The dissent stated that lawmakers have expressed certain instances when appellate attorney fees can be awarded, including R.C. 2323.51(A)(2)(a), which allows for recovery when a court finds a party filed a frivolous appeal.

“The General Assembly, which created the substantive right to appeal, has not authorized attorney fees as punishment for the legitimate appeal of a judgment but instead allows them only for the abuse of the right to appeal,” the dissent stated.

The dissent also disagreed with the majority’s assessment that the trial court had the right to include the fees for the appeal when it revised its award to the attorneys. The Eighth District’s “mandate” to the trial court was to recalculate the original trial court fees, but it did not direct the trial court to add fees, the dissent asserted.

Additionally, the dissent maintained the exceptions to the American Rule historically have been applied only to trial court attorney fee awards.

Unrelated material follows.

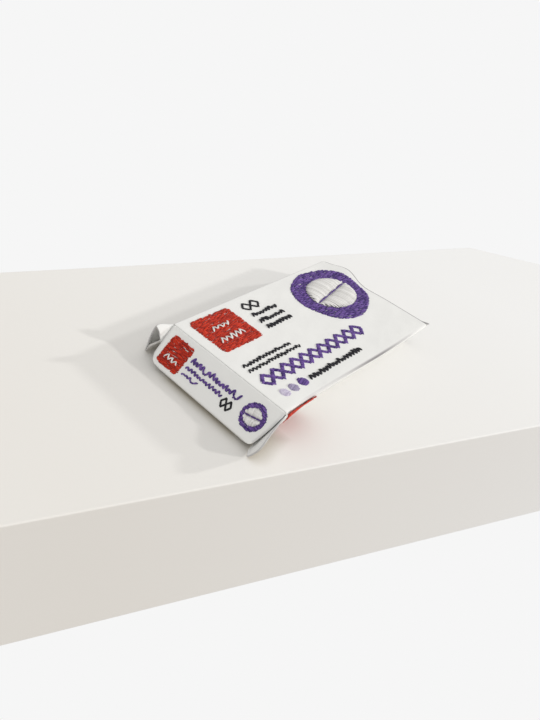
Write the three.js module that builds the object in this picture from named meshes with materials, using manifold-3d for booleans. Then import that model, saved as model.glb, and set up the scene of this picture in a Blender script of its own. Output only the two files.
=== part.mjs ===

Justice Kennedy wrote that the Ohio Supreme Court has only recognized appellate attorney fees in cases in which it was determining whether a statute allowed those fees. This case is different, the dissent stated.

“Today, for the first time, however, this court is not basing an award of appellate-attorney fees on the interpretation and application of a statute. The majority is basing this award on its own expansion of the common law,” Justice Kennedy wrote.

The dissent concluded,  “Now, in every case in which attorney fees are awarded at the trial court level, upon an award of punitive damages, an award of appellate-attorney fees will necessarily follow. And it is easy to predict the outcome – a chilling effect on a litigant's substantive right of first appeal.”

2020-1247.Cruz v. English Nanny & Governess School, Slip Opinion No. 2022-Ohio-3586.